Now, Part 12 doesn’t match 11’s heights, nor does it include so much forward momentum in the plot, but that isn’t to say it isn’t effective. Perhaps the best scene in this episode is shared between Gordon and Albert, who while bit-players in the original series have become key components in this revival. Always having a soft spot for these characters, this suits me fine, and the intrigue building up around the ‘Blue Rose’ group and its doings is similarly welcome. In this episode, we see Tammy (Chrysta Bell’s beautiful cypher, who has been following G&A around in the revival) officially instated into ‘Blue Rose’, while Diane (Laura Dern) is deputised. Diane, however, is still secretly in communication with Bob-Coop, and G&A are well aware of it; she also searches the coordinates they found on a body last episode – they lead to Twin Peaks. Beyond the narrative, this part of the episode has a particular stand-out scene. It involves Gordon seemingly seducing a visitor in his room (Bérénice Marlohe) with Albert suddenly arriving with important news. As in any normal scenario, the woman is asked to leave, but unlike a normal scenario, Lynch decides to stretch this moment to its absolute extreme. Even when she has, eventually, departed, the conversation between Gordon and Albert is so stripped back that they actually stand there in silence – we cut from shot to reverse shot without any words being uttered several times. While this sounds incredibly awkward, it’s a certain kind of off-set humour that Lynch excels at, and even comes off as emotionally effective during Gordon and Albert’s exchange.

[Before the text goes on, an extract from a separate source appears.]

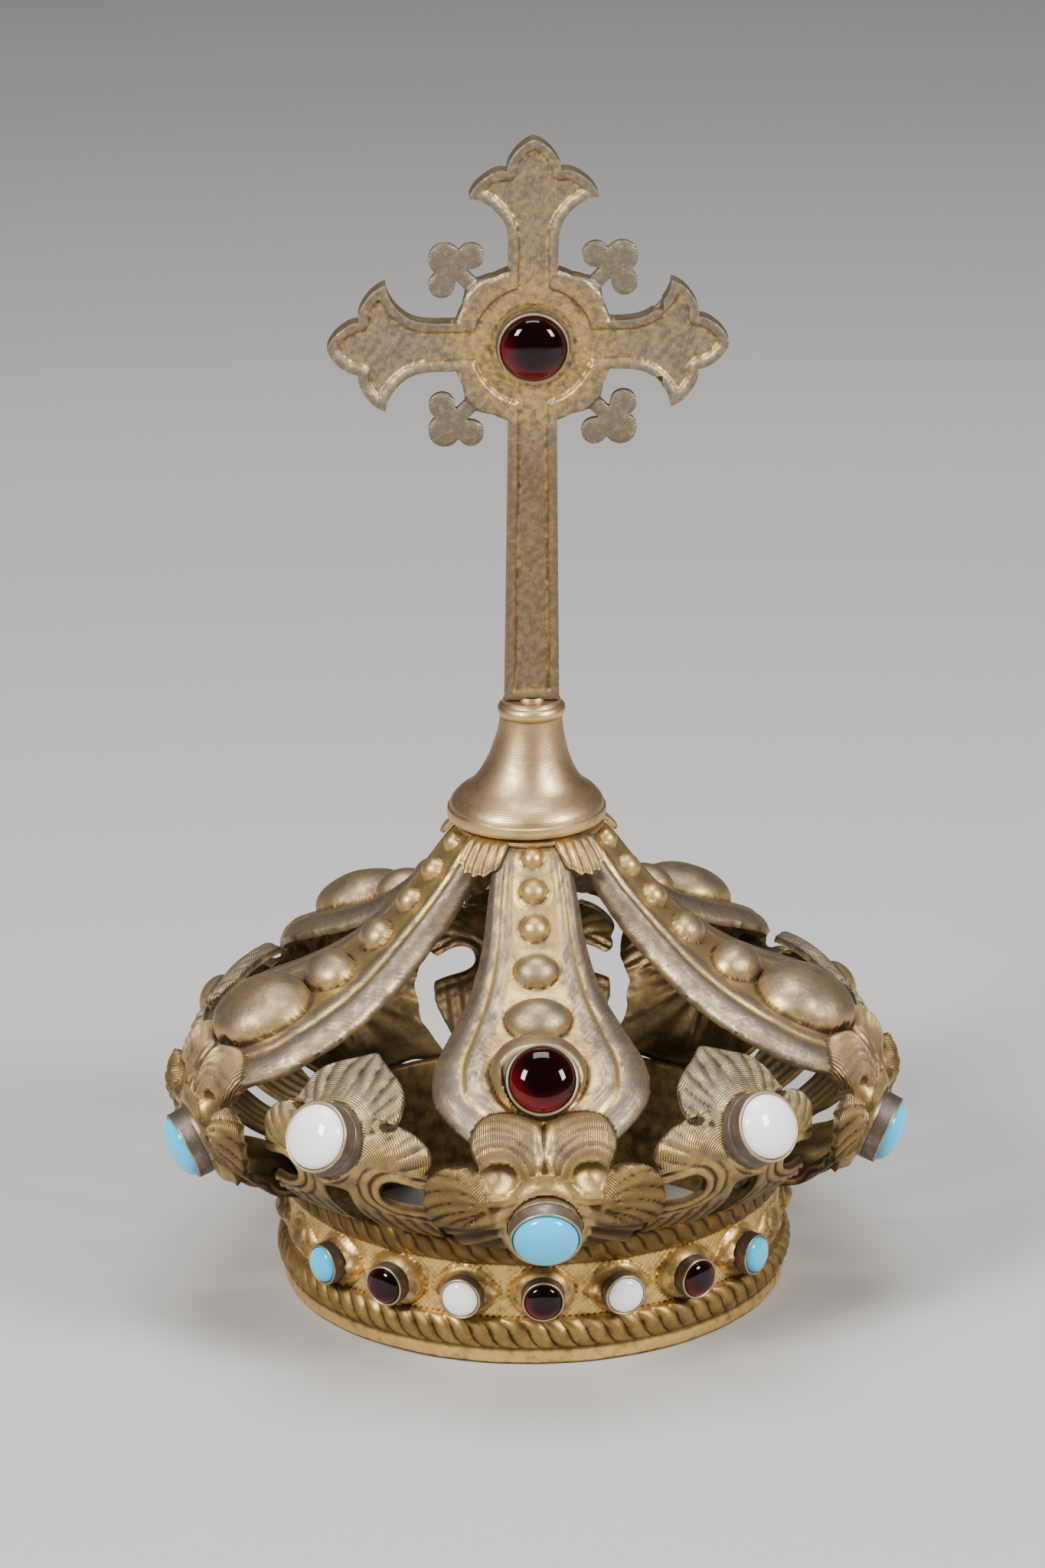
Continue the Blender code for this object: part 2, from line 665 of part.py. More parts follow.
def cupMesh(name, stone, foot, depth, lip, count):
    # collet about a stone: its foot, a waist, the bezel and the recess for the stone
    outer = stone + bezelWall
    back = -depth
    hole = stone + stoneClearance
    profile = [(0, back), (foot, back), (foot, back + 0.35 * depth), (outer, -0.35 * depth),
               (outer, lip), (hole, lip), (hole, -stoneRecess), (0, -stoneRecess)]
    if foot <= outer:
        profile.pop(2)
        profile.pop(2)
    return turned(name, profile, count)


def stoneMesh(name, radius, rise, count):
    profile = [(0, -stoneSink), (radius * 0.97, -stoneSink), (radius, 0.0), (radius * 0.86, rise * 0.5),
               (radius * 0.5, rise * 0.87), (0, rise)]
    return turned(name, profile, count)


def placeOn(obj, r, z, elevation, azimuth, lean=0.0):
    # local +Z turned to the outward axis at a place round the crown
    e = math.radians(elevation)
    face = Matrix.Rotation(math.pi / 2 - e, 4, "X")
    turn = Matrix.Rotation(math.radians(azimuth), 4, "Z")
    obj.location = turn @ Vector((lean * mm, -r * mm, z * mm))
    obj.rotation_euler = (turn @ face).to_euler()


def capMesh(name):
    # leaf collar: a flat middle and five ribbed tips lying over the arches' edges
    angles = [-36, -19, -13, -6.5, 0, 6.5, 13, 19]
    start = domeCoords(Vector((0, -capRadius * girth, capTop - capSheet)))[1]
    upper, lower, upperEnd, lowerEnd = [], [], [], []
    for k in range(5):
        middle = 36 + 72 * k
        for a, t, h in zip(angles, capReach, capRibs):
            b = math.radians(a + middle)
            for z, row in ((capTop, upper), (capTop - capSheet, lower)):
                r = capRadius * girth
                row.append((r * math.sin(b), -r * math.cos(b), z))
            for stand, row in ((seatGap + capSheet + h, upperEnd), (seatGap, lowerEnd)):
                place = onDome(0, start + t, stand + capLift)
                r = math.hypot(place.x, place.y)
                row.append((r * math.sin(b), -r * math.cos(b), min(place.z, capTop)))
    n = len(upper)
    verts = [(0, 0, capTop), *upper, *upperEnd, *lowerEnd, *lower, (0, 0, capTop - capSheet)]
    faces = []
    last = len(verts) - 1
    for k in range(n):
        j = (k + 1) % n
        faces.append((0, 1 + k, 1 + j))
        for row in range(3):
            a = 1 + row * n
            faces.append((a + k, a + n + k, a + n + j, a + j))
        faces.append((last, 1 + 3 * n + j, 1 + 3 * n + k))
    return closedMesh(name, verts, faces)


# Cross


def armPoints(direction, side, reach, half, edge):
    out = []
    for s, w in half:
        out.append((direction[0] * (reach - s) + side[0] * w * edge,
                    direction[1] * (reach - s) + side[1] * w * edge))
    return out


def crossMesh(name):
    # outline in the plane of the cross, about its centre, as (across, up)
    outline = []
    grounds = []
    arms = [((1, 0), crossReach["right"]), ((0, 1), crossReach["up"]), ((-1, 0), crossReach["left"])]
    shaftDrop = crossHeight - shaftFoot
    root = math.sqrt(discRadius ** 2 - armHalf ** 2)

    def corner(angle):
        # trefoil on a diagonal, with the rim's scallops beside its stem
        d = (math.cos(angle), math.sin(angle))
        s = (-d[1], d[0])
        whole = trefoilEdge + [(a, -b) for a, b in reversed(trefoilEdge[:-1])]
        return [(d[0] * a + s[0] * b, d[1] * a + s[1] * b) for a, b in whole]

    # go round counter-clockwise from the right arm's lower root
    for k, (d, reach) in enumerate(arms):
        s = (-d[1], d[0])
        lower = [(root * d[0] - armHalf * s[0], root * d[1] - armHalf * s[1])]
        low = armPoints(d, s, reach, fleurEdge, -1)[::-1]
        tip = [(d[0] * reach, d[1] * reach)]
        high = armPoints(d, s, reach, fleurEdge, 1)
        upper = [(root * d[0] + armHalf * s[0], root * d[1] + armHalf * s[1])]
        outline += lower + low + tip + high + upper
        outline += corner(math.radians(45 + 90 * k))
        inset = armPoints(d, s, reach, fleurGround, 1)
        other = armPoints(d, s, reach, fleurGround, -1)[::-1]
        end = ringOuter + shaftBorder
        w = armGround
        near = [(end * d[0] + w * s[0], end * d[1] + w * s[1]),
                (end * d[0] - w * s[0], end * d[1] - w * s[1])]
        point = [(d[0] * (reach - fleurTip), d[1] * (reach - fleurTip))]
        grounds.append(point + inset + near + other)
    outline += [(-shaftHalfTop, -root), (-shaftHalfFoot, -shaftDrop),
                (shaftHalfFoot, -shaftDrop), (shaftHalfTop, -root)]
    outline += corner(math.radians(-45))
    grounds.append([(-armGround, -end), (-shaftGround, shaftBorder - shaftDrop),
                    (shaftGround, shaftBorder - shaftDrop), (armGround, -end)])

    def stand(x, y):
        # plate at its rim, thin at the trefoils
        onTrefoil = min(abs(x), abs(y)) > armHalf * 1.4 and max(abs(x), abs(y)) < discRadius * 1.6
        away = math.hypot(x, y) > discRadius + trefoilRoot
        return leafPlate if onTrefoil and away else plate

    outline = [(x, y, stand(x, y)) for x, y in outline]
    lines = [([(x, y, ground) for x, y in g], True) for g in grounds]
    lines.append((ring(0, 0, ringOuter, ringOuter, ground, 24), True))
    crest = (ringInner + ringOuter) / 2
    lines.append((ring(0, 0, crest, crest, ground + ringStand, 24, 0.5), True))
    lines.append((ring(0, 0, ringInner, ringInner, ground, 24), True))
    loose = []
    for k in range(4):
        for off in (-22, 22, 0):
            a = math.radians(45 + 90 * k + off)
            loose.append((discGround * math.cos(a), discGround * math.sin(a), ground))
    front, frontFaces = triangulate(outline, lines, loose, 0)
    back, backFaces = triangulate(outline, [], [], 0)
    verts = []
    for x, y, h in front:
        z = crossHeight + y
        verts.append((x + leanAt(z), -h, z))
    shift = len(verts)
    for x, y, h in back:
        z = crossHeight + y
        verts.append((x + leanAt(z), h, z))
    faces = list(frontFaces) + [tuple(shift + i for i in reversed(f)) for f in backFaces]
    frontAt = {(round(p[0], 4), round(p[1], 4)): k for k, p in enumerate(front)}
    backAt = {(round(p[0], 4), round(p[1], 4)): k + shift for k, p in enumerate(back)}
    keys = [(round(p[0], 4), round(p[1], 4)) for p in outline]
    for i in range(len(keys)):
        a, b = keys[i], keys[(i + 1) % len(keys)]
        faces.append((frontAt[a], frontAt[b], backAt[b], backAt[a]))
    return closedMesh(name, verts, faces)


def union(base, other):
    mod = base.modifiers.new("join", "BOOLEAN")
    mod.operation = "UNION"
    mod.solver = "EXACT"
    mod.object = other
    other.hide_render = True
    other.display_type = "WIRE"
    bpy.context.view_layer.update()
    made = bpy.data.meshes.new_from_object(base.evaluated_get(bpy.context.evaluated_depsgraph_get()))
    base.modifiers.clear()
    base.data = made
    bpy.data.objects.remove(other)


for old in list(bpy.data.objects):
    bpy.data.objects.remove(old)

gilt = (0.50, 0.36, 0.19)
dark = (0.26, 0.21, 0.14)
brass = (0.58, 0.43, 0.22)
turquoise = (0.25, 0.58, 0.75)
white = (0.85, 0.87, 0.88)
garnet = (0.12, 0.004, 0.008)

makeObject("circlet", circletMesh("circlet"), brass, 0.4, 1.0)

for place, azimuth in archAngles.items():
    key = f"arch_{place}"
    mesh = archMesh(key, place == "front", place in ("front", "left", "right"))
    obj = makeObject(key, mesh, gilt, 0.42, 1.0)
    obj.rotation_euler.z = math.radians(azimuth)

for place, azimuth in leafAngles.items():
    key = f"palmette_{place}"
    obj = makeObject(key, palmetteMesh(key, place.startswith("front")), gilt, 0.42, 1.0)
    obj.rotation_euler.z = math.radians(azimuth)

makeObject("cap", capMesh("cap"), gilt, 0.42, 1.0)
bore = [(boreRadius, socketTop), (boreRadius, socketTop - boreDepth), (0, socketTop - boreDepth)]
socketLine = [(0, socketFoot), *[(r, socketFoot + z) for r, z in socketProfile], *bore]
makeObject("socket", turned("socket", socketLine, 20, leanAt), brass, 0.35, 1.0)

cross = makeObject("cross", crossMesh("cross"), gilt, 0.45, 1.0)
pegLine = [(0, shaftFoot - pegLength), (pegRadius, shaftFoot - pegLength),
           (pegRadius, shaftFoot + pegJoin), (0, shaftFoot + pegJoin)]
peg = makeObject("peg", turned("peg", pegLine, 12, leanAt), gilt, 0.45, 1.0)
union(cross, peg)

# Settings and stones
garnetPlace, turquoisePlace, whitePlace = (stonePlace(at) for at in (garnetAt, turquoiseAt, whiteAt))
crossStoneStand = ground + seatGap + garnetDepth
large = [("garnet_arch", garnetPlace, 0, garnetDepth, 0.0, garnet),
         ("turquoise_front", turquoisePlace, 0, turquoiseDepth, 0.0, turquoise),
         ("turquoise_left", turquoisePlace, -72, turquoiseDepth, 0.0, turquoise),
         ("turquoise_right", turquoisePlace, 72, turquoiseDepth, 0.0, turquoise),
         ("white_left", whitePlace, -36, whiteDepth, 0.0, white),
         ("white_right", whitePlace, 36, whiteDepth, 0.0, white),
         ("garnet_cross", (crossStoneStand, crossHeight, 0), 0, garnetDepth, leanAt(crossHeight), garnet)]
for key, at, azimuth, depth, lean, color in large:
    foot = largeStone + bezelWall + (collarFoot if depth > deepCollar else 0.0)
    cup = cupMesh(key, largeStone, foot, depth, largeLip, 12)
    setting = makeObject(f"setting_{key}", cup, dark, 0.45, 1.0)
    placeOn(setting, *at, azimuth, lean)
    stone = makeObject(f"stone_{key}", stoneMesh(key, largeStone, largeRise, 12), color, 0.06, 0.0)
    placeOn(stone, *at, azimuth, lean)

small = {-3: ("turquoise_small_left", turquoise), -2: ("garnet_small_left", garnet),
         -1: ("white_small_left", white), 0: ("garnet_small_middle", garnet),
         1: ("white_small_right", white), 2: ("garnet_small_right", garnet),
         3: ("turquoise_small_right", turquoise)}
for index, (key, color) in small.items():
    at = (motifSeat + seatGap + smallDepth, motifHeight, 0)
    azimuth = index * 360 / motifs
    foot = smallStone + bezelWall
    cup = cupMesh(key, smallStone, foot, smallDepth, smallLip, 8)
    setting = makeObject(f"setting_{key}", cup, dark, 0.45, 1.0)
    placeOn(setting, *at, azimuth)
    stone = makeObject(f"stone_{key}", stoneMesh(key, smallStone, smallRise, 8), color, 0.06, 0.0)
    placeOn(stone, *at, azimuth)

for obj in bpy.data.objects:
    obj.location.y += axisBack * mm
    obj.data.shade_smooth()
    obj.data.set_sharp_from_angle(angle=math.radians(32))
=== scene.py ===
import math
import bpy
import numpy as np
from mathutils import Matrix, Vector


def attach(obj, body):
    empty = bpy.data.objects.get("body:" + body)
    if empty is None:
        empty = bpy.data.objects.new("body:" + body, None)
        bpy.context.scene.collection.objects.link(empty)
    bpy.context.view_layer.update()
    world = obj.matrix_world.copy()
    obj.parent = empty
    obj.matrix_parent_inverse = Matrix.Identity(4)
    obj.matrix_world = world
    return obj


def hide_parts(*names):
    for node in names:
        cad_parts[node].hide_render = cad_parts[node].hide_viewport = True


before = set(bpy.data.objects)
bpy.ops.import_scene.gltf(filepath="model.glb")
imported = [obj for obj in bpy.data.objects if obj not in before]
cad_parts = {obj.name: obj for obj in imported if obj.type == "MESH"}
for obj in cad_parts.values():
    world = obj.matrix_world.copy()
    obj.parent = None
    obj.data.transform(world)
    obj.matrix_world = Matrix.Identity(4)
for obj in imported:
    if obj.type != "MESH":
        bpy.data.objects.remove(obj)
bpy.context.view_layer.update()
print("frame loaded")

# All sizes below are in millimetres until a mesh is written. Places on the dome are
# given as across and along: the distance round from a piece's middle, and the
# distance down the dome's profile from its top. The crown's own axis stands a little
# behind the middle of its box, which is the frame's origin.
axisBack = np.array([0, 3.66, 0])

domeLine = np.array([
    (12.2, 90.9), (13.9, 90.4), (15.9, 88.5), (18.9, 84.6), (23.6, 79.1), (29.4, 73.45),
    (37.6, 67.3), (46.0, 63.3), (54.2, 60.1), (60.2, 56.4), (64.4, 51.6), (66.8, 46.4),
    (67.3, 41.0), (65.7, 36.2), (62.2, 32.3), (57.6, 29.2), (53.0, 27.2), (48.2, 26.2),
    (46.6, 25.95)])


def makeSpline(points):
    # chord lengths as stations, and the second slopes of a natural cubic through the points
    steps = np.hypot(*np.diff(points, axis=0).T)
    count = len(points)
    left = np.eye(count)
    right = np.zeros((count, 2))
    for i in range(1, count - 1):
        a, b = steps[i - 1], steps[i]
        left[i, i - 1:i + 2] = [a, 2 * (a + b), b]
        right[i] = 6 * ((points[i + 1] - points[i]) / b - (points[i] - points[i - 1]) / a)
    return np.concatenate([[0], np.cumsum(steps)]), steps, np.linalg.solve(left, right)


domeStations, domeSteps, domeBends = makeSpline(domeLine)
domeStations = domeStations + 35.4 - domeStations[6]


def domeAt(along):
    # natural cubic through the profile points; returns radius, height and normal
    i = np.clip(np.searchsorted(domeStations, along) - 1, 0, len(domeLine) - 2)
    h = domeSteps[i]
    a = ((domeStations[i + 1] - along) / h)[..., None]
    b = ((along - domeStations[i]) / h)[..., None]
    h = h[..., None]
    p0, p1, m0, m1 = domeLine[i], domeLine[i + 1], domeBends[i], domeBends[i + 1]
    point = a * p0 + b * p1 + ((a ** 3 - a) * m0 + (b ** 3 - b) * m1) * h * h / 6
    slope = (p1 - p0) / h + ((1 - 3 * a * a) * m0 + (3 * b * b - 1) * m1) * h / 6
    length = np.hypot(slope[..., 0], slope[..., 1])
    return point[..., 0], point[..., 1], -slope[..., 1] / length, slope[..., 0] / length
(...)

This same tactic, however, does not always function so well. The episode’s big comeback is none other than Audrey Horne (Sherilyn Fenn), probably the biggest character yet to have appeared. Her scene is a conversation with her husband, a small man named Charlie (Clark Middleton). The subject matter is inherently obscure, concerning someone called Billy (not Zane) and another called Tina. Shot in the typical drawn-out fashion, this scene isn’t particularly funny and is too far removed from anything we know to be overly intriguing. The wow factor of seeing Audrey is enough to pull it through, but it certainly seems a weak point in the episode. One point that can be gleaned from the exchange is that a truck was mentioned, possibly the same truck that Richard (Eamon Farren) was driving when he committed his worst crime (of many) some episodes ago. Richard himself wasn’t featured in the episode but said crime appeared more than once – the most important scene being between the sheriff and Ben (Richard Beymer), his grandfather, who is informed of what his son had done. The two also share another important detail, with Ben giving Truman Cooper’s room key, as a keepsake for Harry (who is not featured beyond conversation in the revival). Truman, however, knows this might have more significance than at first blush, given recent events. How this will unfold remains to be seen.
Asides for this episode include a surprising lack of Dougie Coop (one very short scene), as well as a return of Sarah Palmer (Grace Zabriskie), acting suitably deranged. A later visit by Hawk doesn’t seem to calm her much; perhaps this isn’t the last we’ll see of her in this revival. Meanwhile, Hutch and Chantal (Tim Roth and Jennifer Jason Leigh) have a brief appearance, shooting Warden Murphy (James Morrison), and Jacoby’s (Russ Tamblyn) Alex Jones impression continues, with Nadine still watching intently. The episode is played out by the Chromatics, but not before a conversation plays out between several unknown characters. It doesn’t come to much and also doesn’t inspire an awful lot of interest, though how it might tie into the greater narrative is always intriguing in of itself. That’s assuming we see these characters again – never a guarantee.
Twin Peaks: The Return airs Mondays at 2am in simulcast with the U.S. on Sky Atlantic, and is then repeated at 9pm on Tuesdays.